— START Records for this task —
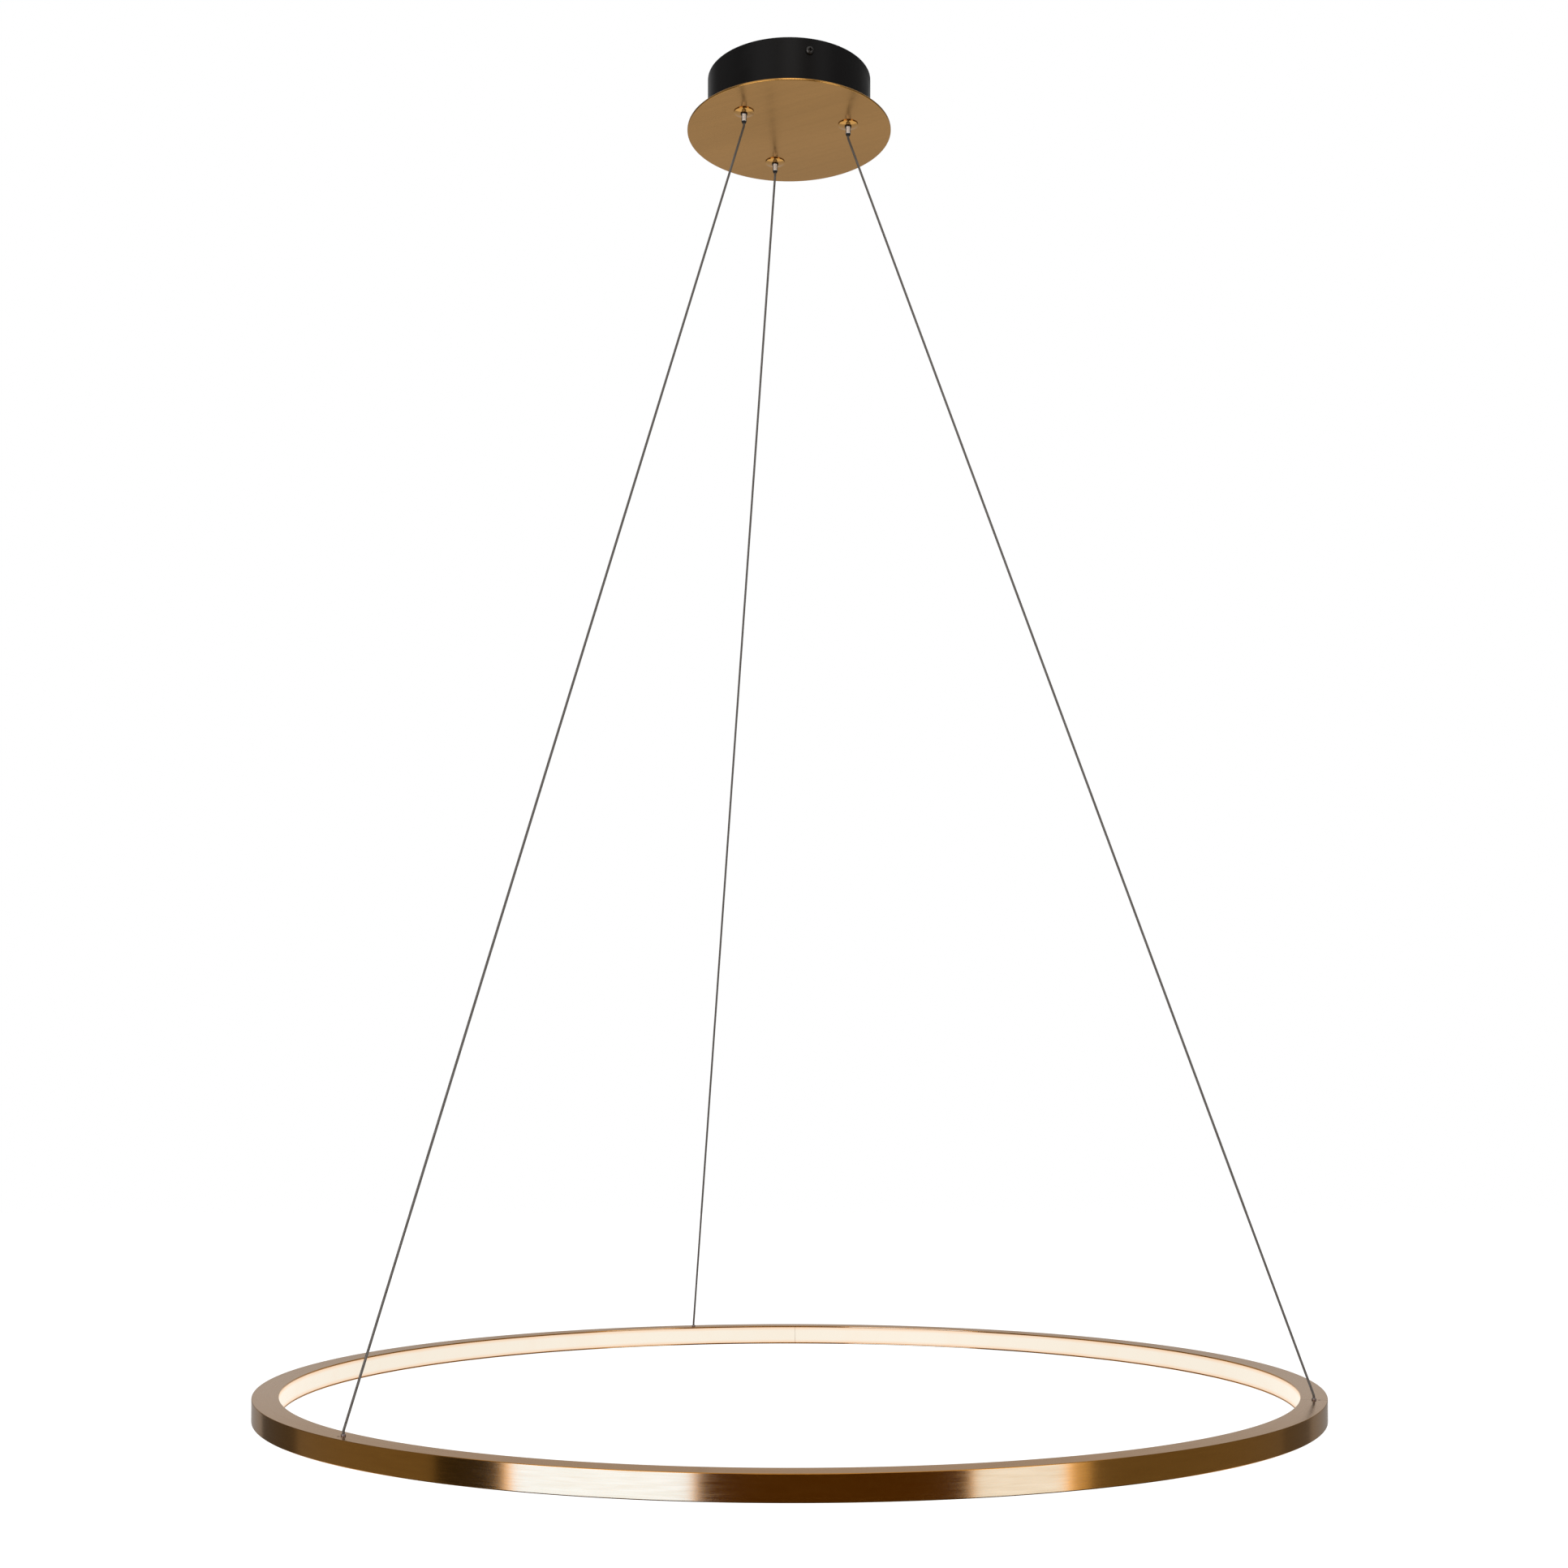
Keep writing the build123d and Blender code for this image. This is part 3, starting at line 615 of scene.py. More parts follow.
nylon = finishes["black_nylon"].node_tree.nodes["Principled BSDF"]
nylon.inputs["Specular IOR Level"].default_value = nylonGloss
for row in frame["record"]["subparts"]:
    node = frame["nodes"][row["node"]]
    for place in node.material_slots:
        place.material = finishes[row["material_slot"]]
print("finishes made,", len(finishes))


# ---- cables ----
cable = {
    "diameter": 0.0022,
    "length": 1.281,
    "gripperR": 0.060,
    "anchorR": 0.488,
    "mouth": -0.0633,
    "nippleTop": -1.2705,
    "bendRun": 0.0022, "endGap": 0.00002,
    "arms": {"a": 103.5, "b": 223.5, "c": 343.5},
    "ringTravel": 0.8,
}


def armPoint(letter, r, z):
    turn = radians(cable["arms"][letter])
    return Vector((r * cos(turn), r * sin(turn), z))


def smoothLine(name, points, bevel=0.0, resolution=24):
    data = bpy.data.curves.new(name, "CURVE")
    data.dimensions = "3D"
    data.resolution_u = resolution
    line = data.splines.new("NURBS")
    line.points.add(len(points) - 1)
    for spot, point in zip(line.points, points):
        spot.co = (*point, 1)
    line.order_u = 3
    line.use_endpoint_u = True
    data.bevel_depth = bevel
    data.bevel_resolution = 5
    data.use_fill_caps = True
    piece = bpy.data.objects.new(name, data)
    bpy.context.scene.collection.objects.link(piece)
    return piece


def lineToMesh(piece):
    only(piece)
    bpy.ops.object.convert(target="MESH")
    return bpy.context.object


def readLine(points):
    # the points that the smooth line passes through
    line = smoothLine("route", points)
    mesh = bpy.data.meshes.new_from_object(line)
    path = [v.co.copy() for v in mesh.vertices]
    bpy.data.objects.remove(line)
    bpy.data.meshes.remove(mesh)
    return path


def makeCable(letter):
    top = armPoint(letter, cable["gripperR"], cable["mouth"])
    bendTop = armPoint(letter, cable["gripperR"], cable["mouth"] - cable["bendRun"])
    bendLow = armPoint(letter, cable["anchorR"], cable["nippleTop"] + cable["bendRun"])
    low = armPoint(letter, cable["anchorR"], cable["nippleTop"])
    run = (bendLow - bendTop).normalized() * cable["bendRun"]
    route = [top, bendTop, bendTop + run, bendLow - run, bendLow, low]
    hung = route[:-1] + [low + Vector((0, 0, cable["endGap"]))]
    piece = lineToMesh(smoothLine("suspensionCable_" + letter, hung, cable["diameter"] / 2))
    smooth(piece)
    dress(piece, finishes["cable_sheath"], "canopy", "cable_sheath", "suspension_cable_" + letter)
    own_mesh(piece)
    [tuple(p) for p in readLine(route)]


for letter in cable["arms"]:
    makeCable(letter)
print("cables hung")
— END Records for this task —
— START Records for this task —
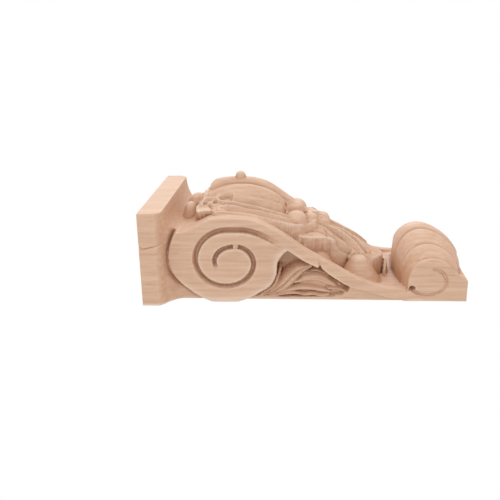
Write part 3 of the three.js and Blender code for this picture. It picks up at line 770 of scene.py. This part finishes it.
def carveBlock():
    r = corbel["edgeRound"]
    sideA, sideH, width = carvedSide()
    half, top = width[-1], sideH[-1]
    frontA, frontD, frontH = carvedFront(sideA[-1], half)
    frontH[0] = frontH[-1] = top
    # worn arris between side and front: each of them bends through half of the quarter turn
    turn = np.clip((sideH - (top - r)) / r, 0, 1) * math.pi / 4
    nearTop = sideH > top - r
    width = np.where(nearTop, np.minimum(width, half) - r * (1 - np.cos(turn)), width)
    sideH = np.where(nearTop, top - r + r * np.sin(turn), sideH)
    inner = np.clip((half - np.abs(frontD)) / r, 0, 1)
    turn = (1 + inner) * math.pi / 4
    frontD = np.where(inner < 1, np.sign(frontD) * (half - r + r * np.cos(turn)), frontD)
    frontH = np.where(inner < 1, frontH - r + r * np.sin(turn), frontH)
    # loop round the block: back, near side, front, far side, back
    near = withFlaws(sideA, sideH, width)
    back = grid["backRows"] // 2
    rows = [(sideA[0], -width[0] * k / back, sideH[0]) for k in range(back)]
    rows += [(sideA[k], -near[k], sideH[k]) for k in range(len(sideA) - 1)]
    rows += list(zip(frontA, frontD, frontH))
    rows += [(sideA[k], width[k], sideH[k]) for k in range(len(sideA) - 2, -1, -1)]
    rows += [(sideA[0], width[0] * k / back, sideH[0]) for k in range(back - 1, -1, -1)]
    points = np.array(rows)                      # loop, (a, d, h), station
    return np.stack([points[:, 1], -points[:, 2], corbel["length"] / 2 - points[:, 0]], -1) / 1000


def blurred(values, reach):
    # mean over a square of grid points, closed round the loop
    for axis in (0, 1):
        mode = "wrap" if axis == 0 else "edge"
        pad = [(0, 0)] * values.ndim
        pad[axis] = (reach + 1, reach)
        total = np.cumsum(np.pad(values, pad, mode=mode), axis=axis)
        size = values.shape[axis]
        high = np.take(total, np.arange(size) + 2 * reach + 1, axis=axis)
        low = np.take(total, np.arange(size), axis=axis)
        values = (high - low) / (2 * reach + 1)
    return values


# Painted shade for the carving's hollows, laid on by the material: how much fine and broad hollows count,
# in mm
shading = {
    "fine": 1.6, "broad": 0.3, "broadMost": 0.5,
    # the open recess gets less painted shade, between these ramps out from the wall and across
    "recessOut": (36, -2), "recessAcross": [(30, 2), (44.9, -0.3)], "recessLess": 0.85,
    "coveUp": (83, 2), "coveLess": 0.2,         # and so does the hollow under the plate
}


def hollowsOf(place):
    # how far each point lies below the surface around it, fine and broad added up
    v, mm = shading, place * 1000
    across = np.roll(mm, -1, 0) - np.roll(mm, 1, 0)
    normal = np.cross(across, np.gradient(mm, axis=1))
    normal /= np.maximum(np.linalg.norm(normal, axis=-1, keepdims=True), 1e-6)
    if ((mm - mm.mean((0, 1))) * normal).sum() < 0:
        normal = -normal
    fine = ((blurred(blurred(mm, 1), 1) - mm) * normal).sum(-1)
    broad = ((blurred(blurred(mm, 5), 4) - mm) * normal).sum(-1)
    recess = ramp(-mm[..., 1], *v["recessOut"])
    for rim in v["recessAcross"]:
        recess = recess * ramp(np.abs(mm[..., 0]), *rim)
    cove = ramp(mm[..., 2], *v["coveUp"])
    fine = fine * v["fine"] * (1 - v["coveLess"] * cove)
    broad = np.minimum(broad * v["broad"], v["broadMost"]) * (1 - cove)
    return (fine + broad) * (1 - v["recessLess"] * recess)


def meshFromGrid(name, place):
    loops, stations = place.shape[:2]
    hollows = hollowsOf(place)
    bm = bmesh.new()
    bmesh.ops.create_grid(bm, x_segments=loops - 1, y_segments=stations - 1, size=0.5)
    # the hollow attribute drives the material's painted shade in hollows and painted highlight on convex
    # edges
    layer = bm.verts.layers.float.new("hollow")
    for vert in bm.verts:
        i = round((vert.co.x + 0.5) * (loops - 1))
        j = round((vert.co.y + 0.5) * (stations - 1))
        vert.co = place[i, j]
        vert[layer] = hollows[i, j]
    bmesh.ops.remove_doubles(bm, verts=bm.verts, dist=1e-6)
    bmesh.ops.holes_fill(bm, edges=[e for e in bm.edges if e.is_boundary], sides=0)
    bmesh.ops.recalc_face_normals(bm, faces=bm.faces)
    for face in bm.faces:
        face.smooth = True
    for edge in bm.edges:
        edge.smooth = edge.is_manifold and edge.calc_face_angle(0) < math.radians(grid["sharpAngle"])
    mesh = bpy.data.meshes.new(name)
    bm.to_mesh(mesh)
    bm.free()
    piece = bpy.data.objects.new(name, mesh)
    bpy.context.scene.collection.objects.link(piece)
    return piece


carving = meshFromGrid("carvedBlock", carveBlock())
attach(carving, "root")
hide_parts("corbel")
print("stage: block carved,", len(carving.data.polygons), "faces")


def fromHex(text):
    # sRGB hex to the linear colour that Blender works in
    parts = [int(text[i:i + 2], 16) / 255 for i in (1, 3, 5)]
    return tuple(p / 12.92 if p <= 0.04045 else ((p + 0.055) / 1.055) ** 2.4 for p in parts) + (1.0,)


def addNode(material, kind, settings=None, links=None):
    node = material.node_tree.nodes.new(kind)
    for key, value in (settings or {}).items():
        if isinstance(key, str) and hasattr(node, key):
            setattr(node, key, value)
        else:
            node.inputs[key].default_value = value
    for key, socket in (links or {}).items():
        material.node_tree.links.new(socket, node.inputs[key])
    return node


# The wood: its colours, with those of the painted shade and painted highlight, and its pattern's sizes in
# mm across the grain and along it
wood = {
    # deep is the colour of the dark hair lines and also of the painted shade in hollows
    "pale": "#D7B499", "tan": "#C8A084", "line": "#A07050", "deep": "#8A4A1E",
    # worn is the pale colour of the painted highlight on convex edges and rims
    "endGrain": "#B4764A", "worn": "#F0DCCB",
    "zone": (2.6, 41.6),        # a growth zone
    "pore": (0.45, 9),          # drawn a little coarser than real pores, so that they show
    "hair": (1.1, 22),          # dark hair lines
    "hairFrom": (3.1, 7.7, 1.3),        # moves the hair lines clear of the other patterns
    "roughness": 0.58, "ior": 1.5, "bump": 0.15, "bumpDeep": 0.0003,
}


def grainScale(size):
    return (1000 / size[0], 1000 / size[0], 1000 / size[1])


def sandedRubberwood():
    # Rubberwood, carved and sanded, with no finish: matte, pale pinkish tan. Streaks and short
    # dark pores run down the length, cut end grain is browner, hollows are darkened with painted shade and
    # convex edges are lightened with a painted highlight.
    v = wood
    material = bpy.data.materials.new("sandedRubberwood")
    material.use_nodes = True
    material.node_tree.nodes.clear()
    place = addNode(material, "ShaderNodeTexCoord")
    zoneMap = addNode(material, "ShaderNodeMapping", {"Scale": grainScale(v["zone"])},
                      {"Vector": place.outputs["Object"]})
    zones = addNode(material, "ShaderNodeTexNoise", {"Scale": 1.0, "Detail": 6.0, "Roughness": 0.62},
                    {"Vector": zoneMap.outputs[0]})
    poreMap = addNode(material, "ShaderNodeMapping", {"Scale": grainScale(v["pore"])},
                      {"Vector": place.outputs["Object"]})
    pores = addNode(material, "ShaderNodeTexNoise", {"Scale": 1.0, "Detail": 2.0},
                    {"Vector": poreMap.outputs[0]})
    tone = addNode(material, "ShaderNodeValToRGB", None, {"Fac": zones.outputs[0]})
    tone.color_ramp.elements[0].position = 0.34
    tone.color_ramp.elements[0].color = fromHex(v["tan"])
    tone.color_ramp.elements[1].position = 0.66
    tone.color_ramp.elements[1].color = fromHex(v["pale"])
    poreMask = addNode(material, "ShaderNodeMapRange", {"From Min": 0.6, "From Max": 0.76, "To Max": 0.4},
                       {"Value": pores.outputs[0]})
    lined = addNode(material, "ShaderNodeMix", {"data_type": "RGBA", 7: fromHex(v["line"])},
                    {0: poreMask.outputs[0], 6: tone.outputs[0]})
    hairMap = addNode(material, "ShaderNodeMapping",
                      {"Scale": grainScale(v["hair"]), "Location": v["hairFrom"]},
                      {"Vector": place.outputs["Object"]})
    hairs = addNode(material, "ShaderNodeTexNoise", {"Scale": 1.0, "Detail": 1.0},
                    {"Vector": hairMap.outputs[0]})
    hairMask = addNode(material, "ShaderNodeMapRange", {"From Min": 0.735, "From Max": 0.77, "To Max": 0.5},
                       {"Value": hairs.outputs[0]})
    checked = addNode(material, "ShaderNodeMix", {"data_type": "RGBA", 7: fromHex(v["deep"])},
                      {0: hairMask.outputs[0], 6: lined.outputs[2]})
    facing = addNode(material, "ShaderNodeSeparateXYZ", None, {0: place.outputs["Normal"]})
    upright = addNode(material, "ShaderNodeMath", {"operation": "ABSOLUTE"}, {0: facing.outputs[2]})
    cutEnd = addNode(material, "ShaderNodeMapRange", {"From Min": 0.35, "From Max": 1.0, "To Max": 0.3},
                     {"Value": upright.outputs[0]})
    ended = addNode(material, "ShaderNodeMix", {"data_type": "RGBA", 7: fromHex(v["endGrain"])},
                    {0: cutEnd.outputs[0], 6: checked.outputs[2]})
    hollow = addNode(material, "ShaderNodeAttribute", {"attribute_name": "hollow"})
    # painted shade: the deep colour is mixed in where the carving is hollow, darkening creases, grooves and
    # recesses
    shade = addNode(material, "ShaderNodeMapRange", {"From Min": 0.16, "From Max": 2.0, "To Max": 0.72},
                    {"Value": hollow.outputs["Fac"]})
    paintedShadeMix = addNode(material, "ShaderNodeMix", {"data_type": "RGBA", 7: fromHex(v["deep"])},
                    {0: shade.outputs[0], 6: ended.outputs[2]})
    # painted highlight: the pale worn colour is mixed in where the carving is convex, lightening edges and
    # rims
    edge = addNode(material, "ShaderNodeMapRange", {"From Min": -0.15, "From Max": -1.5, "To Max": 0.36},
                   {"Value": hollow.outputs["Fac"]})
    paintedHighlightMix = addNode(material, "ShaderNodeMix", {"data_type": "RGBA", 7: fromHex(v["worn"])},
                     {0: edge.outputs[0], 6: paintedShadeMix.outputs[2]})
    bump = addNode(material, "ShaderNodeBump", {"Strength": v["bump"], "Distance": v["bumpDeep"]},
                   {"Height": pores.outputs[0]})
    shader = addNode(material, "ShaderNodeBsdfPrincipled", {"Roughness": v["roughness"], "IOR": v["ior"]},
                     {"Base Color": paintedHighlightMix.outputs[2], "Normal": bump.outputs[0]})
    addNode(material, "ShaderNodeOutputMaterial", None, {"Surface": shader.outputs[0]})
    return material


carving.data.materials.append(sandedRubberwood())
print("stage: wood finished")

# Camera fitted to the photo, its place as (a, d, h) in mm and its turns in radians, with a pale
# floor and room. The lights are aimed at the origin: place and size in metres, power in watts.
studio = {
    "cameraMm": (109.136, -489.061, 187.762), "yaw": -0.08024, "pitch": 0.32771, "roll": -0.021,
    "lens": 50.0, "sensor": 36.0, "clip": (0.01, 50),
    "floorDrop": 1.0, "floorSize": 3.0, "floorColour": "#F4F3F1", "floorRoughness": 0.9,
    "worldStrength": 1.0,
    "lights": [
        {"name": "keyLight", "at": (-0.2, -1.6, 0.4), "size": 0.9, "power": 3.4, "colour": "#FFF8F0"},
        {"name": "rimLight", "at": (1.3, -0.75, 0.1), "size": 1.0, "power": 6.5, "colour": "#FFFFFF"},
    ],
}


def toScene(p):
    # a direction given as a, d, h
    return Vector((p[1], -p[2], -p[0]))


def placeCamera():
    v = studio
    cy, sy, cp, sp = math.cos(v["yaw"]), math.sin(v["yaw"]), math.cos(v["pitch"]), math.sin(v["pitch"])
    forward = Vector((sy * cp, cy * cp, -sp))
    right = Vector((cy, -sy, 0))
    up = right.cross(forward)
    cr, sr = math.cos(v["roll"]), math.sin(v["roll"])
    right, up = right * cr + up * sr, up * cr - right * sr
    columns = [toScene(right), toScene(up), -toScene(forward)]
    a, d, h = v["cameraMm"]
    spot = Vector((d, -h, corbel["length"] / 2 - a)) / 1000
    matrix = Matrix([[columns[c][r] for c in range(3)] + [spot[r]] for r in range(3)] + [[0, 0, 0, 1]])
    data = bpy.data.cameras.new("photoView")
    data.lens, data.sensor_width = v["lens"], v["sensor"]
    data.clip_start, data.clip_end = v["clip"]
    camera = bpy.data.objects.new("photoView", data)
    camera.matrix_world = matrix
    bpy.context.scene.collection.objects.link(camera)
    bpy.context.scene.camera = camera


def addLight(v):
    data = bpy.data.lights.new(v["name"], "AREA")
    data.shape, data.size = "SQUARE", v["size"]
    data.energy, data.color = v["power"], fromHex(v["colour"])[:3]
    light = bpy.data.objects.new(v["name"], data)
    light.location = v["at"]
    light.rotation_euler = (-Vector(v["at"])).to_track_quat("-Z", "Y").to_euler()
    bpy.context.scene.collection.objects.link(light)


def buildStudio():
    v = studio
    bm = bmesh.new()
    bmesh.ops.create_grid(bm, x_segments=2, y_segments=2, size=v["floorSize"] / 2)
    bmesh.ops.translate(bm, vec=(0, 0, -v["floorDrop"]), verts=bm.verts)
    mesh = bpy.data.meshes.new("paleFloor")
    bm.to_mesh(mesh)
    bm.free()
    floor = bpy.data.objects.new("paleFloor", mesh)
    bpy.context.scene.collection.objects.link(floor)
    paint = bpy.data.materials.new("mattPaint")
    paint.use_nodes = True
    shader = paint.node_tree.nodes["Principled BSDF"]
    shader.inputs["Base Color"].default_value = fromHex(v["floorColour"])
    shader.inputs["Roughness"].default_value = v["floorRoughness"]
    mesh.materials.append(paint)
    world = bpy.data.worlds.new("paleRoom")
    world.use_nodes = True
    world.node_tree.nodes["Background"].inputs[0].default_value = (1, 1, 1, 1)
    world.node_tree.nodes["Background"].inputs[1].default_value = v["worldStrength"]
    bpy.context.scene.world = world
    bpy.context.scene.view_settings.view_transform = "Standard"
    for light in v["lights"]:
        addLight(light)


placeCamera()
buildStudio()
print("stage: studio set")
— END Records for this task —
:: Problem statement ::
Your task is to print the lines from the one containing "Keep writing the" through the one containing "return bpy.context.object", exactly and with nothing added.

:: Full output ::
Keep writing the build123d and Blender code for this image. This is part 3, starting at line 615 of scene.py. More parts follow.
nylon = finishes["black_nylon"].node_tree.nodes["Principled BSDF"]
nylon.inputs["Specular IOR Level"].default_value = nylonGloss
for row in frame["record"]["subparts"]:
    node = frame["nodes"][row["node"]]
    for place in node.material_slots:
        place.material = finishes[row["material_slot"]]
print("finishes made,", len(finishes))


# ---- cables ----
cable = {
    "diameter": 0.0022,
    "length": 1.281,
    "gripperR": 0.060,
    "anchorR": 0.488,
    "mouth": -0.0633,
    "nippleTop": -1.2705,
    "bendRun": 0.0022, "endGap": 0.00002,
    "arms": {"a": 103.5, "b": 223.5, "c": 343.5},
    "ringTravel": 0.8,
}


def armPoint(letter, r, z):
    turn = radians(cable["arms"][letter])
    return Vector((r * cos(turn), r * sin(turn), z))


def smoothLine(name, points, bevel=0.0, resolution=24):
    data = bpy.data.curves.new(name, "CURVE")
    data.dimensions = "3D"
    data.resolution_u = resolution
    line = data.splines.new("NURBS")
    line.points.add(len(points) - 1)
    for spot, point in zip(line.points, points):
        spot.co = (*point, 1)
    line.order_u = 3
    line.use_endpoint_u = True
    data.bevel_depth = bevel
    data.bevel_resolution = 5
    data.use_fill_caps = True
    piece = bpy.data.objects.new(name, data)
    bpy.context.scene.collection.objects.link(piece)
    return piece


def lineToMesh(piece):
    only(piece)
    bpy.ops.object.convert(target="MESH")
    return bpy.context.object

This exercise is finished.